Narra Ramos Mejía que un día, muy a regañadientes y luego de que golpearan la puerta largo rato, Brown no tuvo más remedio que franquear la entrada a unos visitantes distinguidos, los generales Riera y Guido. Estos divisaron, en el zaguán, “dos o tres macanas nudosas, una larga espada y algunas tercerolas, agrupadas en un rincón, con la mira de resistir a alguno de esos asaltos imaginarios con los que soñaba sin cesar.”

Un héroe popular
Después, Abel Chaneton y otros historiadores afirmaron que las apreciaciones de Ramos Mejía debían tomarse con pinzas, ya que estaban cargadas de exageración. Y que, en cualquier caso, las crisis ocurrieron durante un tiempo y luego desaparecieron. Como siempre sucede, es bastante probable que la verdad resida en el punto medio.

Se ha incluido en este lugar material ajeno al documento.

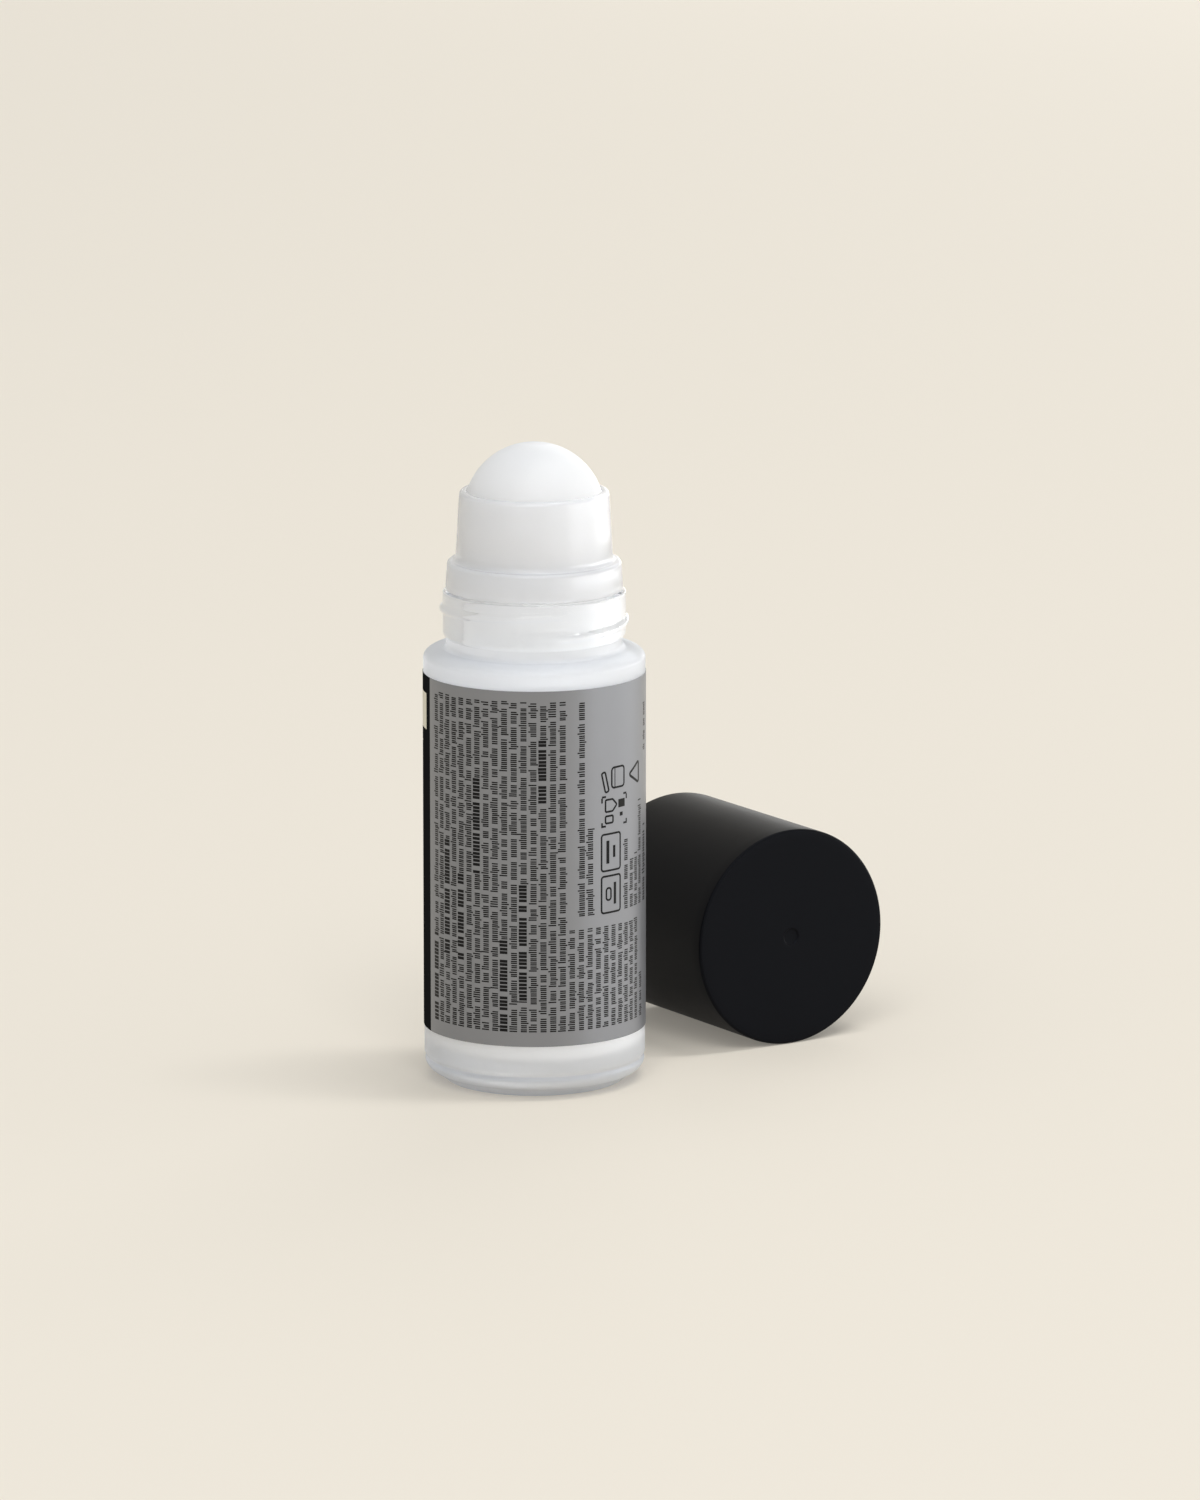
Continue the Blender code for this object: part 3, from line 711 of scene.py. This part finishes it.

Brown adquirió auténtica popularidad en la ciudad de Buenos Aires a partir de sus éxitos navales. En 1829 se imprimió una litografía con su retrato. Se la vendía en la calle, y la gente la compraba como pan.

Cubierto de gloria y respetado por todos sus contemporáneos, el almirante Guillermo Brown falleció el 3 de marzo de 1857. Dos años antes, había enviado a su amigo Mitre unas memorias sobre su carrera, que redactó en tercera persona. En la carta que las acompañaba, decía que había querido poner fin al escrito, “antes de emprender el gran viaje hacia los sombríos mares de la muerte”.